▽

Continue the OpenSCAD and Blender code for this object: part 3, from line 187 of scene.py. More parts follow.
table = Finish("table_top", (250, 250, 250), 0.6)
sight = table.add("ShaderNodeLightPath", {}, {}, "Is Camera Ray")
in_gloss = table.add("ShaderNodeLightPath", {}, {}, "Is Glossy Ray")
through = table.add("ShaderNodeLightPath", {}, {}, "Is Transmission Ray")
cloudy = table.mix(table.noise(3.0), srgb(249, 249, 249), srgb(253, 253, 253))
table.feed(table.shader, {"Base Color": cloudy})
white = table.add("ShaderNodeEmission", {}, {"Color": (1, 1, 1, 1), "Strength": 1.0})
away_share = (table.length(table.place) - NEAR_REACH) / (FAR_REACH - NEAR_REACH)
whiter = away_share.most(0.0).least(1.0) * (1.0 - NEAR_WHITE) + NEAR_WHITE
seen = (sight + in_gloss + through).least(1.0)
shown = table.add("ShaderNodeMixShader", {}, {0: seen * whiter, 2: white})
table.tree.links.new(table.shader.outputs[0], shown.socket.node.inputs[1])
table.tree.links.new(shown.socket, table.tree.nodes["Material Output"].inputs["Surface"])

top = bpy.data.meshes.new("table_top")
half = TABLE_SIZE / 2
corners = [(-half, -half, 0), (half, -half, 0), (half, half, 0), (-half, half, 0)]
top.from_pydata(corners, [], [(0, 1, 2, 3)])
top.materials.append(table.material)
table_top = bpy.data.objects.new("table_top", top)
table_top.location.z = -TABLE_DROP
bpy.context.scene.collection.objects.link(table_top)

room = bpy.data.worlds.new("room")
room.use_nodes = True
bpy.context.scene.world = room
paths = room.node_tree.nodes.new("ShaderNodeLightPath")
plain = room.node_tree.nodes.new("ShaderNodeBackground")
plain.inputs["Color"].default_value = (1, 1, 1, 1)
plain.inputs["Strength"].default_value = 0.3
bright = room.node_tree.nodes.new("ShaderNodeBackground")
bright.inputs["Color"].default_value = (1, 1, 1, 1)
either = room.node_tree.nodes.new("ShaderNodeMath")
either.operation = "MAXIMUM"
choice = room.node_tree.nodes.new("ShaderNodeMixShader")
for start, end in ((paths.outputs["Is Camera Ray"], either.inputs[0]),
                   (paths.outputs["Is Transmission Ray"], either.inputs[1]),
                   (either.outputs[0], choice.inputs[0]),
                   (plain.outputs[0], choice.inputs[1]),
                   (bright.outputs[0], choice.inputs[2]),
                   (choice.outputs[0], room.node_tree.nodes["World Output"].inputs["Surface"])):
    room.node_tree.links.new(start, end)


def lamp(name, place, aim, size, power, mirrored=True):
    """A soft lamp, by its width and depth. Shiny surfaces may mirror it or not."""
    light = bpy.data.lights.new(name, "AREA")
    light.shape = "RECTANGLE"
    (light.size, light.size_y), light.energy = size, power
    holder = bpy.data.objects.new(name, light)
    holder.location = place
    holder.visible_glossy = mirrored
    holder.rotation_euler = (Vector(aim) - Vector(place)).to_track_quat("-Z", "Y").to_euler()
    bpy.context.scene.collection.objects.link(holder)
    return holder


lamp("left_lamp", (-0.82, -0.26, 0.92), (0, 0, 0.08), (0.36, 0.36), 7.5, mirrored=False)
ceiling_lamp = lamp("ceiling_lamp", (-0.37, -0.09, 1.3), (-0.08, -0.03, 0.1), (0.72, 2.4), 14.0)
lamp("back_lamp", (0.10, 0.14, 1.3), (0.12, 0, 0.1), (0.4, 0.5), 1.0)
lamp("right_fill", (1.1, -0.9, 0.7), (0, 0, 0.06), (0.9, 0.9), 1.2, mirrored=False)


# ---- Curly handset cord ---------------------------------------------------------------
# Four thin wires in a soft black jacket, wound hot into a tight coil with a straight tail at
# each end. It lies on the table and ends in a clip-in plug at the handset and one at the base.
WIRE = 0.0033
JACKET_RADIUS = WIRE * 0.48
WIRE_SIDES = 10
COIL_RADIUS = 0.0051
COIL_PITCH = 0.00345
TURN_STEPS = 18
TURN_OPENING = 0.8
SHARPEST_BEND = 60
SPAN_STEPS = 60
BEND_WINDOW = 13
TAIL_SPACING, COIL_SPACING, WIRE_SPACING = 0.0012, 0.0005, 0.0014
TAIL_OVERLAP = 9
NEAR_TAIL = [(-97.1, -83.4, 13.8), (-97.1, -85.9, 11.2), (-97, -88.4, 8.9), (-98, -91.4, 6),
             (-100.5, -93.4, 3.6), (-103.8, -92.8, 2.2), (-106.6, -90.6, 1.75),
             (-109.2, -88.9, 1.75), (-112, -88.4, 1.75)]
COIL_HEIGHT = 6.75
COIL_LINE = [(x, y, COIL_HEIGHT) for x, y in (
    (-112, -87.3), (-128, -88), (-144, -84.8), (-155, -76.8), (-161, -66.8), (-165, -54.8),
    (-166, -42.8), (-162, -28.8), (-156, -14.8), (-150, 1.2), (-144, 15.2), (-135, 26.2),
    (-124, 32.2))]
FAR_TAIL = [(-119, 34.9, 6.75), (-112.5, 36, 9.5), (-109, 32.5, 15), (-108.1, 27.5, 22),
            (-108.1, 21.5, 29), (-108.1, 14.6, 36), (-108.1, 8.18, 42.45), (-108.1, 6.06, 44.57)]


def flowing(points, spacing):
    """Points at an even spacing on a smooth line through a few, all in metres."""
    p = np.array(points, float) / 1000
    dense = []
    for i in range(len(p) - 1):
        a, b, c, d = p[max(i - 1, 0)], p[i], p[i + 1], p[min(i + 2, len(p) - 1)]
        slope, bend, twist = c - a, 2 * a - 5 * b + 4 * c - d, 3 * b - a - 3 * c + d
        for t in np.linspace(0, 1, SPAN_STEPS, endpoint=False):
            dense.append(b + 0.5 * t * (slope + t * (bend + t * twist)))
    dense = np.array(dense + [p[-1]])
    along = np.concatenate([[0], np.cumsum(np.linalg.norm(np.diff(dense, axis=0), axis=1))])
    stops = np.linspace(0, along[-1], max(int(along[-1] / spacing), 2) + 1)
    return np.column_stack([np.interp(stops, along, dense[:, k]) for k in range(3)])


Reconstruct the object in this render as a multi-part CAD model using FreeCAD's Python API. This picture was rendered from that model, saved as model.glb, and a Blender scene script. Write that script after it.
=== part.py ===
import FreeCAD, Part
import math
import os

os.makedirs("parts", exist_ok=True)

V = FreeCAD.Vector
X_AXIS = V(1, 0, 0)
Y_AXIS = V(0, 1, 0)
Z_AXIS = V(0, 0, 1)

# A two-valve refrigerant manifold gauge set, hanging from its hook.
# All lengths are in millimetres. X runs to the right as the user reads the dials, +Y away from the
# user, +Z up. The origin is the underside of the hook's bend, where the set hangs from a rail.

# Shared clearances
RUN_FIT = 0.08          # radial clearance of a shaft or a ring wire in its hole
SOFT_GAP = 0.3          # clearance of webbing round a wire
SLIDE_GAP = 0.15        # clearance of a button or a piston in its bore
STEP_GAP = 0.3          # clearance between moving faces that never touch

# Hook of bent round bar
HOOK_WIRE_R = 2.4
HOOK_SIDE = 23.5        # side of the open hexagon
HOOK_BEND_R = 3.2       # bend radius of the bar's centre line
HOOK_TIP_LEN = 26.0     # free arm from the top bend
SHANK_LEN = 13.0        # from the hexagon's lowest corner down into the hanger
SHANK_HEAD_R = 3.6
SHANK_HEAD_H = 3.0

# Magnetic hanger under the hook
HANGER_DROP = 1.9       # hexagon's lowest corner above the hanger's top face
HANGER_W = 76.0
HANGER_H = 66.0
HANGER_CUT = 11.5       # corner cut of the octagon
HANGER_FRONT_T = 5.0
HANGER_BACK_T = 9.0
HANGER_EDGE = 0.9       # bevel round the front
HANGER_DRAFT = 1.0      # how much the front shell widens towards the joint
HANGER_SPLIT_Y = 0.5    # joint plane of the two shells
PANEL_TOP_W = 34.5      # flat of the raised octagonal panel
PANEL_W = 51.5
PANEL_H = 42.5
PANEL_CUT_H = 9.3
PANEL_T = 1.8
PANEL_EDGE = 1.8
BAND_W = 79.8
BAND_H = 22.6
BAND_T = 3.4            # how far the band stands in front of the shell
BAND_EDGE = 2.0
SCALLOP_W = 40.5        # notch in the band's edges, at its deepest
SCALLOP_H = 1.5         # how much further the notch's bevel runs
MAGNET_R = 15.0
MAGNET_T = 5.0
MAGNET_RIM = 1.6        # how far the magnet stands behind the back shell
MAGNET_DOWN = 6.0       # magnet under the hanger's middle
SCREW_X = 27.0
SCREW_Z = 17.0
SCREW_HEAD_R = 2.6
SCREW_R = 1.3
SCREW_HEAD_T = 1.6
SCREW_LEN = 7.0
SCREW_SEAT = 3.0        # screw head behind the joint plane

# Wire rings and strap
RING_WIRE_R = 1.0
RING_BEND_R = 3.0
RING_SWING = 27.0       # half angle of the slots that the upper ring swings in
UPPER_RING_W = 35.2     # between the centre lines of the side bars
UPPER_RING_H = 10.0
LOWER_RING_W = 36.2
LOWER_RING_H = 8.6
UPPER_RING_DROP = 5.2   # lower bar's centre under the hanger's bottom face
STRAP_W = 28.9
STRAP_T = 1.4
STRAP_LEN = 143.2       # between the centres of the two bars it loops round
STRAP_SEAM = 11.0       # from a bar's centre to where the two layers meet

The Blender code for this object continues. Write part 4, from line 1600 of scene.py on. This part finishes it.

△

Which lines in the data above contain "Blender"? Show each one.

CORRECT OUTPUT:
Continue the OpenSCAD and Blender code for this object: part 3, from line 187 of scene.py. More parts follow.
Reconstruct the object in this render as a multi-part CAD model using FreeCAD's Python API. This picture was rendered from that model, saved as model.glb, and a Blender scene script. Write that script after it.
The Blender code for this object continues. Write part 4, from line 1600 of scene.py on. This part finishes it.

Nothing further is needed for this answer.